- Stated goal: What is needed is the run of lines from the one containing "Write the build123d" through the one containing "saw_entry_angle = 50.6", echoed exactly, with both ends kept and nothing added.

▼

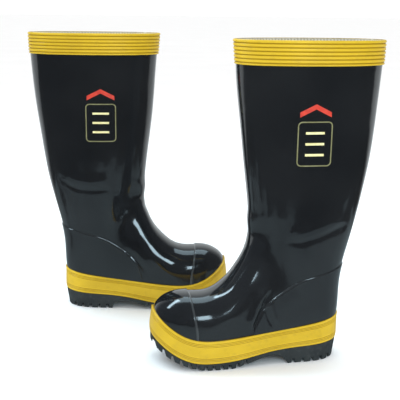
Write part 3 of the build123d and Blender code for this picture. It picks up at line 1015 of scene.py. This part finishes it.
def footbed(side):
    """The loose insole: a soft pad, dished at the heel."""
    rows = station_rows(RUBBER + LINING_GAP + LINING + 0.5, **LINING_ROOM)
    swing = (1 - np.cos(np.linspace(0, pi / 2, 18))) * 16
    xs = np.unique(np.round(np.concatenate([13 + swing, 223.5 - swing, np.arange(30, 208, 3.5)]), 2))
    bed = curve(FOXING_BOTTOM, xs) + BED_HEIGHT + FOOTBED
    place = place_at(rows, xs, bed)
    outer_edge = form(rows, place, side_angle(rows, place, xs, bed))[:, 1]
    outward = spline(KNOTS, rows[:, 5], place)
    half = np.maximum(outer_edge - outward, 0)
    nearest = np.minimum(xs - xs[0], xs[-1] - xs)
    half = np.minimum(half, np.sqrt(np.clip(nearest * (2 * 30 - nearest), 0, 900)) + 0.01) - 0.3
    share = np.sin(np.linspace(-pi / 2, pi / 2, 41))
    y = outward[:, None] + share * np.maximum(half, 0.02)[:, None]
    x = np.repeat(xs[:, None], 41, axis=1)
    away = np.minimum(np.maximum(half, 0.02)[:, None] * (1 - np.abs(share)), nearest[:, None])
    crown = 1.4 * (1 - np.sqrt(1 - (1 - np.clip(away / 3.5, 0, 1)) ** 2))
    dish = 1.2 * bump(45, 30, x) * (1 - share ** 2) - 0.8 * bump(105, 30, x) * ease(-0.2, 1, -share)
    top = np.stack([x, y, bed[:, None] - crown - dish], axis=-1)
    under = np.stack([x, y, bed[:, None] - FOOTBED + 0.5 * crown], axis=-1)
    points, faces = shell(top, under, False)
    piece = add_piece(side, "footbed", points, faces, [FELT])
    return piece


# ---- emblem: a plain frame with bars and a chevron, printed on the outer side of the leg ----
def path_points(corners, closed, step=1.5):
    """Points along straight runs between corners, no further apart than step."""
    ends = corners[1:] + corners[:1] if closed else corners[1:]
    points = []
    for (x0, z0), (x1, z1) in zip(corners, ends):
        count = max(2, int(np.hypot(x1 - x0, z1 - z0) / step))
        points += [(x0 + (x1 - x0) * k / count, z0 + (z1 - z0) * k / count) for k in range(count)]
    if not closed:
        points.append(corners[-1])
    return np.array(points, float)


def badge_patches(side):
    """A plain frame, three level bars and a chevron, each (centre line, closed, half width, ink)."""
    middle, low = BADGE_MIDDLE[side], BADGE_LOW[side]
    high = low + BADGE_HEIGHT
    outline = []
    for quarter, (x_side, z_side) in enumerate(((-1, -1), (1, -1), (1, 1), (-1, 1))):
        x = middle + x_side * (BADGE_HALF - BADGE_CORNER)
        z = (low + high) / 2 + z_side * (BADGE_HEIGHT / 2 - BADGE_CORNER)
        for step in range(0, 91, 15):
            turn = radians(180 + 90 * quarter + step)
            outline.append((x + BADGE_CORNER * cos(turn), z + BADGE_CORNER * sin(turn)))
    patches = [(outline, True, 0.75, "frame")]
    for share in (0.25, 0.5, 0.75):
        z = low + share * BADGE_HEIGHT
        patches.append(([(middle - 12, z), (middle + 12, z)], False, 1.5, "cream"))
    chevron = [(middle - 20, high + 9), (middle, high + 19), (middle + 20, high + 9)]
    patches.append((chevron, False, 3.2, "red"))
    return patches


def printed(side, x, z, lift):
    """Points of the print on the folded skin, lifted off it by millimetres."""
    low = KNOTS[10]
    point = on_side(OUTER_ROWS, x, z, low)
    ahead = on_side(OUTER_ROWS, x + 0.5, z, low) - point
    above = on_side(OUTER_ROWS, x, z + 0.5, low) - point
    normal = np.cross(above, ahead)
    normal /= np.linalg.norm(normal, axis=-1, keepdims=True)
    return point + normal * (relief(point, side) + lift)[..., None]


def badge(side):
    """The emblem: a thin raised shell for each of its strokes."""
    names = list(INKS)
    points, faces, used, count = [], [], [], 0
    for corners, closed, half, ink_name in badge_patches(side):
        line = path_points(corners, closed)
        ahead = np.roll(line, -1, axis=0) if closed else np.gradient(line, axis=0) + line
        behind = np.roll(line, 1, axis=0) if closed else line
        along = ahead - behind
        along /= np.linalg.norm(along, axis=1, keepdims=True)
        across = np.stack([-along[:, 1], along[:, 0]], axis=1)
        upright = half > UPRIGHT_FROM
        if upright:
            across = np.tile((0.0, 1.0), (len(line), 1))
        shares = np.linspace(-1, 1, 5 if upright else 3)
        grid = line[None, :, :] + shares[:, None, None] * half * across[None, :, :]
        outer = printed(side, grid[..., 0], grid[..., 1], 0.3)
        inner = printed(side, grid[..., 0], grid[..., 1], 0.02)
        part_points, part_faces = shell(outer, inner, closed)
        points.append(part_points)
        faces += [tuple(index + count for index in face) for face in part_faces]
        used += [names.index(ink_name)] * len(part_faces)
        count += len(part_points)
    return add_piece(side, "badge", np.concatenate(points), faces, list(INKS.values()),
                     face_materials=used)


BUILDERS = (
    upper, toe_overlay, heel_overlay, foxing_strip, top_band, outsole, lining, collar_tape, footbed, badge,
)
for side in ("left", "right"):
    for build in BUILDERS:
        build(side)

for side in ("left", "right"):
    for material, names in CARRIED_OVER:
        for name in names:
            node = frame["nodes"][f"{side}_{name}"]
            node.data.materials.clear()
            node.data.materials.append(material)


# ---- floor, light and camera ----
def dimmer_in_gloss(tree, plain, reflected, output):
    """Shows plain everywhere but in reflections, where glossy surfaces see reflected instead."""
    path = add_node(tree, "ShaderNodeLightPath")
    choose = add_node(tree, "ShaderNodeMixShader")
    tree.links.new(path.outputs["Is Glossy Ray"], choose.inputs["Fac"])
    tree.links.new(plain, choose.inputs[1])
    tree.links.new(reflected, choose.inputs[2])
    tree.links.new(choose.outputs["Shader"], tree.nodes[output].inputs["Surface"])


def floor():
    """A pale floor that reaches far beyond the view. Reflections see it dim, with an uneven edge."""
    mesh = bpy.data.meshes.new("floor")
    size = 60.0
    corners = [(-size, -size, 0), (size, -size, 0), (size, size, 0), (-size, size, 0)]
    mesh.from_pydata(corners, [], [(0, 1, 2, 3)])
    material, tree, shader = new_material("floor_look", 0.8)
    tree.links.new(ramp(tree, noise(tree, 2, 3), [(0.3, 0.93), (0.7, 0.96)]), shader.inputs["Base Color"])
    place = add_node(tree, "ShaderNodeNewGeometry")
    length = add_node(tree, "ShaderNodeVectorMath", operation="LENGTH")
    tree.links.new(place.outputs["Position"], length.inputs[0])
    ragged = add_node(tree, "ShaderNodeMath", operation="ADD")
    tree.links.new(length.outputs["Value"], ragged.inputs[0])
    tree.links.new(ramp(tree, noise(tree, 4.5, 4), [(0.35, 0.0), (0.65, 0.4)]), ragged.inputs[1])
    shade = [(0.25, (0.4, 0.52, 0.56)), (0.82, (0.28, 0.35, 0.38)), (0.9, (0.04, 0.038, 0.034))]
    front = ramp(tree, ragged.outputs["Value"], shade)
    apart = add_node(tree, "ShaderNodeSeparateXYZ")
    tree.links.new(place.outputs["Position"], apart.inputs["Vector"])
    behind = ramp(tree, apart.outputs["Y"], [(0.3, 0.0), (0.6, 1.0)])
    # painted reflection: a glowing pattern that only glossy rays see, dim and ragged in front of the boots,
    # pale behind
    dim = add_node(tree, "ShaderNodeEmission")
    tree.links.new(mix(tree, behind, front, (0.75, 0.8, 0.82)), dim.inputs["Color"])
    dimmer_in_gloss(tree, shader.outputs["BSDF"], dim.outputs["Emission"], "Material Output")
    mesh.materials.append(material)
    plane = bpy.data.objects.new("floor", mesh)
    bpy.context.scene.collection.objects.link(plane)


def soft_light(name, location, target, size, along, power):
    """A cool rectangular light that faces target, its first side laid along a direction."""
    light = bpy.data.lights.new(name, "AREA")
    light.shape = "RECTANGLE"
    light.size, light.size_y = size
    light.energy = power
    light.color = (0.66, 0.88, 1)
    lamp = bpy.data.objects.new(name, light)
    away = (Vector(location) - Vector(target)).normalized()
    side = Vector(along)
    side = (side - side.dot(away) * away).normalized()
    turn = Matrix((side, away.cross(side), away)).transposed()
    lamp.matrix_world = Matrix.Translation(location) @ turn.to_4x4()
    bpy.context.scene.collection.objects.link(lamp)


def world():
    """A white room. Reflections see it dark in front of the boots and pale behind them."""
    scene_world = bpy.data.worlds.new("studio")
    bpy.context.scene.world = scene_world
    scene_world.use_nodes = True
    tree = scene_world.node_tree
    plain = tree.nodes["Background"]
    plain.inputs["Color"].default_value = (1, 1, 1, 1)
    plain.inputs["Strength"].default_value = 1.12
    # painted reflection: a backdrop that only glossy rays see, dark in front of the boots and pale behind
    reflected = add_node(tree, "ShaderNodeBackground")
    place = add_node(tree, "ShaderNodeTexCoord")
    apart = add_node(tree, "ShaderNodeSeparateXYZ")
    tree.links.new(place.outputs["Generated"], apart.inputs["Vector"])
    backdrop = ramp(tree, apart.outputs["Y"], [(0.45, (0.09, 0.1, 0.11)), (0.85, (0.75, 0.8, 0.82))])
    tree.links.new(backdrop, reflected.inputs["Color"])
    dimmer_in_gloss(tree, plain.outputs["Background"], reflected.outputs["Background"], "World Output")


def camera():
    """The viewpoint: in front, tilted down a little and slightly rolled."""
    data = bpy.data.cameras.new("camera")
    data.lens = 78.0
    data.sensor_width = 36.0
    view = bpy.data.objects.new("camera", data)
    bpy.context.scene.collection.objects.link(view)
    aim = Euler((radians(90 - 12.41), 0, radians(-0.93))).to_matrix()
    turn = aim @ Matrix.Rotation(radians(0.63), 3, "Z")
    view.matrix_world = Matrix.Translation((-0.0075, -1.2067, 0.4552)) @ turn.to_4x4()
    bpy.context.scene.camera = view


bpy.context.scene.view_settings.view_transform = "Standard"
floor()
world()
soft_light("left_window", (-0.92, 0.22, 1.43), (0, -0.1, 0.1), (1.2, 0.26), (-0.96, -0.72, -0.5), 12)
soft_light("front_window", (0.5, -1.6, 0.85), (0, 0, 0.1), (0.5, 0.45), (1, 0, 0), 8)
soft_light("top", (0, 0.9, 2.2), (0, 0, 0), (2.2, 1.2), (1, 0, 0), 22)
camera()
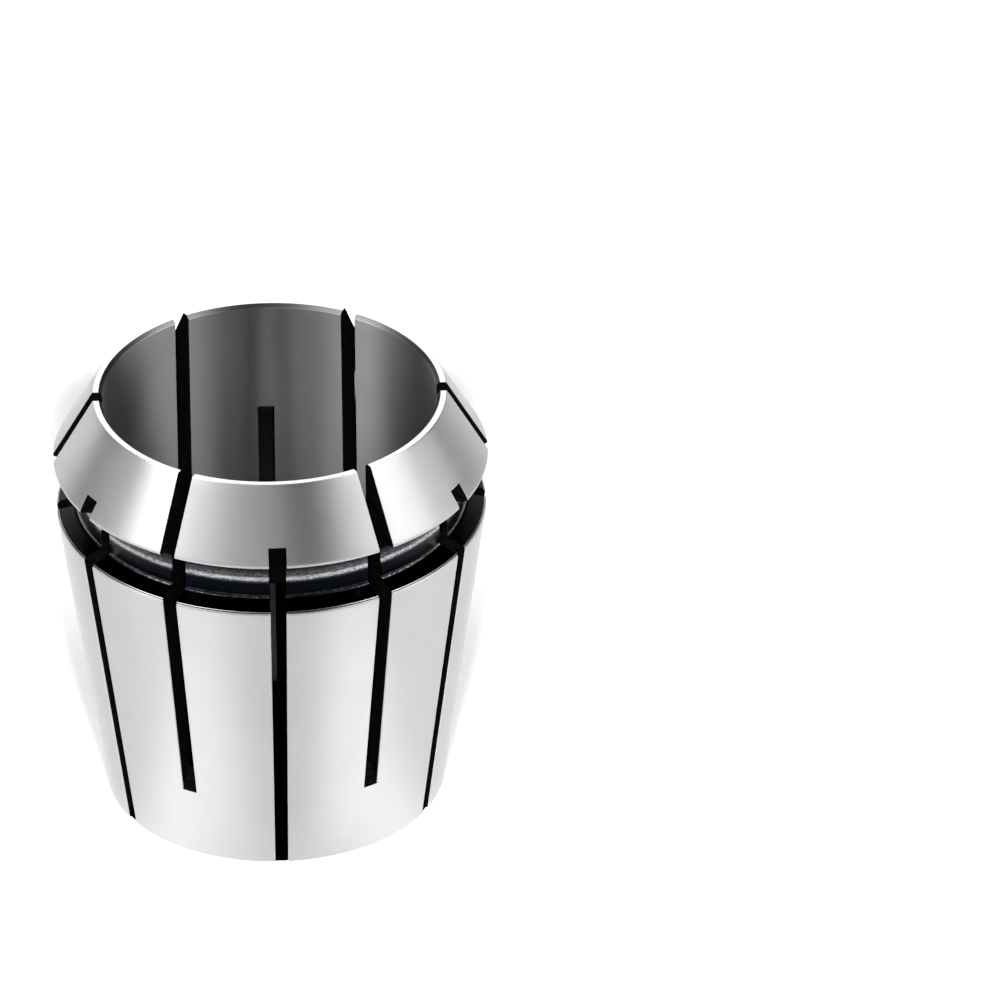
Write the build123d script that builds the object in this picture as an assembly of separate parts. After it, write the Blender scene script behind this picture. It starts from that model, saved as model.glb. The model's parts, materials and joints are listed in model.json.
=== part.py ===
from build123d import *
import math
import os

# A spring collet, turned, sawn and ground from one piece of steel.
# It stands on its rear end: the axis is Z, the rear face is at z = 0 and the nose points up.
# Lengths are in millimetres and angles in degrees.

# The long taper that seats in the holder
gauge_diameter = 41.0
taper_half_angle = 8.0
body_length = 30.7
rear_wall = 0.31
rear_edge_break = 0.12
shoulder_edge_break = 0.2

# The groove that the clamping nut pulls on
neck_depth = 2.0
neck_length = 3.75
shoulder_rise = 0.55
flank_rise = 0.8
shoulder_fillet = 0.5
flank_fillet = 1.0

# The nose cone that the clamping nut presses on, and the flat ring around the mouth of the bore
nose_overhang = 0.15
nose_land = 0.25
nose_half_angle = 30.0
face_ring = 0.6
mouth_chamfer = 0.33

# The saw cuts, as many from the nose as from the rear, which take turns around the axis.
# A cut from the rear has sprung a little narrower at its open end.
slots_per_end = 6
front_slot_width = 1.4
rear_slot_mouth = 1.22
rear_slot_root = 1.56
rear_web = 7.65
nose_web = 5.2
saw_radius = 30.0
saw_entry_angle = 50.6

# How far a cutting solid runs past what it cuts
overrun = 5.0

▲

- Exercise response:
Write the build123d script that builds the object in this picture as an assembly of separate parts. After it, write the Blender scene script behind this picture. It starts from that model, saved as model.glb. The model's parts, materials and joints are listed in model.json.
=== part.py ===
from build123d import *
import math
import os

# A spring collet, turned, sawn and ground from one piece of steel.
# It stands on its rear end: the axis is Z, the rear face is at z = 0 and the nose points up.
# Lengths are in millimetres and angles in degrees.

# The long taper that seats in the holder
gauge_diameter = 41.0
taper_half_angle = 8.0
body_length = 30.7
rear_wall = 0.31
rear_edge_break = 0.12
shoulder_edge_break = 0.2

# The groove that the clamping nut pulls on
neck_depth = 2.0
neck_length = 3.75
shoulder_rise = 0.55
flank_rise = 0.8
shoulder_fillet = 0.5
flank_fillet = 1.0

# The nose cone that the clamping nut presses on, and the flat ring around the mouth of the bore
nose_overhang = 0.15
nose_land = 0.25
nose_half_angle = 30.0
face_ring = 0.6
mouth_chamfer = 0.33

# The saw cuts, as many from the nose as from the rear, which take turns around the axis.
# A cut from the rear has sprung a little narrower at its open end.
slots_per_end = 6
front_slot_width = 1.4
rear_slot_mouth = 1.22
rear_slot_root = 1.56
rear_web = 7.65
nose_web = 5.2
saw_radius = 30.0
saw_entry_angle = 50.6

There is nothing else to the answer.